Ну, а с госпожею Смертью что ж сталось?
Госпожа Смерть гуляет и теперь по белу свету. Гововорят, что ей теперь еще чаще приходится по неволе идти иной раз к больному. Как захворает кто и лежит один, тужится да охает, — Смерть не безпокоится; а как только больной, покричав да поохав, пошлет за доктором, так уж Омерть сидит на чеку. — Это тоже пускай говорят. А правда ли это — неизвестно!..
Доктора говорят, что это положительно вздор.
Госпожа Фортуна и господин Капитал
Давным-давно тому назад жила была на свете знатная дама, госпожа Фортуна, из аристократическаго рода самаго древняго происхождения, и жил-был важный, гордый и напыщенный, но незнатнаго происхожденья господин Капитал.

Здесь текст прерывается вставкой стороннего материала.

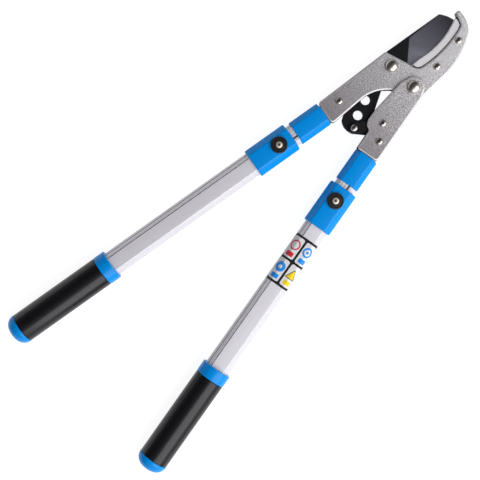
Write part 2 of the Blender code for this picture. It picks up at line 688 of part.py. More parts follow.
def main():
    head = make_seat("head_middle", (*PIVOT_MIDDLE, MID_HEIGHT))
    blade_seat = make_seat("blade_axis", (*BLADE_PIVOT, 0), parent=head)
    link_seat = make_seat("link_axis", (*near(LEVER_JOINT, BLADE_PIVOT), 0), parent=blade_seat)
    arm_seat = make_seat("arm_axis", (*MAIN_PIVOT, 0), parent=head)
    make_plates(head, link_seat, arm_seat)
    make_blade(blade_seat)
    make_inner_pieces(head)
    make_head_fasteners(head, blade_seat, arm_seat)
    turn_a, turn_b = 180 - HANDLE_ANGLE, 180 + HANDLE_ANGLE
    handle_a = make_seat("handle_a_axis", (*BLADE_PIVOT, 0), turn_a, head)
    handle_b = make_seat("handle_b_axis", (0, 0, 0), turn_b, arm_seat)
    make_handle("a", 1, BLADE_PIVOT, handle_a)
    make_label(make_handle("b", -1, MAIN_PIVOT, handle_b))


clear_scene()
MATERIALS = {name: make_finish(name, *values) for name, values in FINISHES.items()}
main()
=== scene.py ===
"""Looks of the telescopic anvil loppers: fine meshes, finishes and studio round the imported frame.

Lengths are in millimetres and angles in degrees, and MM turns them into metres where
a mesh is made. Head coordinates are (x, y) from the point midway between the two
pivots. Handle coordinates run from a pivot out along the handle, with z up.
"""

import json
from math import atan2, cos, degrees, hypot, pi, radians, sin, tan

import bmesh
import bpy
from mathutils import Matrix, Vector
from mathutils.geometry import delaunay_2d_cdt


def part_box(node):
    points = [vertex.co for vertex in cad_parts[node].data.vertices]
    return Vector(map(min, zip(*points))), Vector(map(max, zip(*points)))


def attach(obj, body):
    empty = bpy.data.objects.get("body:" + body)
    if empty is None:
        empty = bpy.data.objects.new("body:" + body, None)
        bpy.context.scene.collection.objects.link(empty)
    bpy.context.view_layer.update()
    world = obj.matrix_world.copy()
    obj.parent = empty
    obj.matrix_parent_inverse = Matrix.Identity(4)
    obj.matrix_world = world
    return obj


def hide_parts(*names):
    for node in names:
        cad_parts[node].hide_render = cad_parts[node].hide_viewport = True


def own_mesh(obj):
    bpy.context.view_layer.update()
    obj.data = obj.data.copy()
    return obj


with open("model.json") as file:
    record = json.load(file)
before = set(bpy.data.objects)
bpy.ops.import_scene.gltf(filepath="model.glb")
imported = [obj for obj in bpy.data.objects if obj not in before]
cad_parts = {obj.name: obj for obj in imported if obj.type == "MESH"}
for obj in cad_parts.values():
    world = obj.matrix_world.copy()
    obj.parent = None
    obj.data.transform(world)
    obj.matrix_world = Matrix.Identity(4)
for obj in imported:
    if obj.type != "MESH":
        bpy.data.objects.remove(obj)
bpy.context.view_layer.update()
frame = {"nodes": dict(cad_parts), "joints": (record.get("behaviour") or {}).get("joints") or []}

MM = 0.001
GAP = 0.3  # clearance that the CAD leaves between pieces
SEAT_GAP = GAP / 3  # between a head or cap and what it sits on
JOINTS = {joint["name"]: joint for joint in frame["joints"]}
PIVOT_A = Vector(JOINTS["blade_swing"]["pos_m"])
PIVOT_B = Vector(JOINTS["handle_b_swing"]["pos_m"])
HEAD = Matrix.Translation((PIVOT_A + PIVOT_B) / 2)
HALF_PIVOTS = (PIVOT_A - PIVOT_B).length / 2 / MM

# Head
MAIN_PIVOT = (0.0, -HALF_PIVOTS)
BLADE_PIVOT = (0.0, HALF_PIVOTS)
PLATE_ROUND = (2.2, 1.2)  # how far a stamped plate's outer edge is rounded: across, down
THIN_ROUND = (0.4, 0.4)
RIM_STEPS = 5
RIM_BANDS = [2] * (RIM_STEPS + 3) + [1] * (RIM_STEPS - 1) + [0]  # painted shade on the wall, painted highlight on the rounded edge, plain face
HOLE_SIDES = 40
HOLE_BEVEL = 0.3
PIVOT_HOLE, SCREW_HOLE, LINK_HOLE, BUSH_HOLE = 4.3, 2.6, 4.0, 6.6  # radii
PIVOT_SHANK, SCREW_SHANK = 4.0, 2.3  # radii
LINK_END_RADIUS = 6.6
SCREW_RECESS = (2.8, 1.25, 1.5)  # reach, width and depth of the cross
BUTTON_SCREW_RECESS = (2.3, 1.5, 1.1)

# Handles
AXIS_OFFSET = {"a": 0.6, "b": 1.5}
SIDE = {"a": 1, "b": -1}
PIVOT = {"a": PIVOT_A, "b": PIVOT_B}
FIXED_BODY = {"a": "anvil_arm", "b": "arm_b"}


# Materials


def node(tree, kind, **sockets):
    made = tree.nodes.new(kind)
    for name, value in sockets.items():
        made.inputs[name.replace("_", " ")].default_value = value
    return made


def noise(tree, scale, detail=2.0, stretch=(1, 1, 1)):
    """Noise through the piece's own coordinates; scale is in cells for each metre."""
    place = node(tree, "ShaderNodeTexCoord")
    mapping = node(tree, "ShaderNodeMapping", Scale=stretch)
    pattern = node(tree, "ShaderNodeTexNoise", Scale=scale, Detail=detail)
    tree.links.new(place.outputs["Object"], mapping.inputs["Vector"])
    tree.links.new(mapping.outputs["Vector"], pattern.inputs["Vector"])
    return pattern.outputs["Fac"]


def remap(tree, value, low, high, to_low, to_high):
    ranged = node(tree, "ShaderNodeMapRange", From_Min=low, From_Max=high)
    ranged.inputs["To Min"].default_value = to_low
    ranged.inputs["To Max"].default_value = to_high
    tree.links.new(value, ranged.inputs["Value"])
    return ranged.outputs["Result"]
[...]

Когда они встретились и где именно, неизвестно, но как только встретились, так и полюбили друг друга и уже не разставались никогда. Где г-жа Фортуна, там и г-н Капитал, а где он, там если не всегда, то все-таки часто и Фортуна.
Она еще не очень за ним бегала, но за то он за ней по пятам ходил, как собака. Хочет, не хочет, а идет… Дошло эдак дело до того, что в свете стали удивляться и находить, что им следовало бы уж жениться.
Делать нечего, пришлось знатной даме госпоже Фортуне выходить замуж за выскочку господина Капитала.
Капитал был большой франт и красавец, помоложе много Фортуны, и характера положительнаго.
Госпожа Фортуна, наоборот, одевалась в простой балахон, волосы не причесывала, и носила их распущенные по плечам, а характером была до нельзя легкомысленна, ветрена, да к тому же ужасно непостоянна. Нынче у нея одна затея, завтра другая; что нынче хорошо, завтра дурно.
Одним словом, это было создание самое безтолковое. В добавок, Фортуна была близорука, чуть не слепа, и ей случалось часто делать такие промахи непоправимые, что весь свет приходил в ужас и в негодование. Однажды, напр. она хотела дать одному солдату арбуз и нож, а сунула в руки скипетр и державу!.. Он попал в монархи, и много бед и глупостей наделал. Наконец, к Фортуне за ее безпорядочность и безпечность весь свет относился так насмешливо, что такому положительному человеку, как Капитал, трудно было жениться на ней. Не говоря уже о том, что на старой девице никому не охота жениться, — а Фортуна была ведь уже дева зрелых лет, когда Капитал был еще юноша. Ну, однако, так ли, сяк ли, но им надо было повенчаться.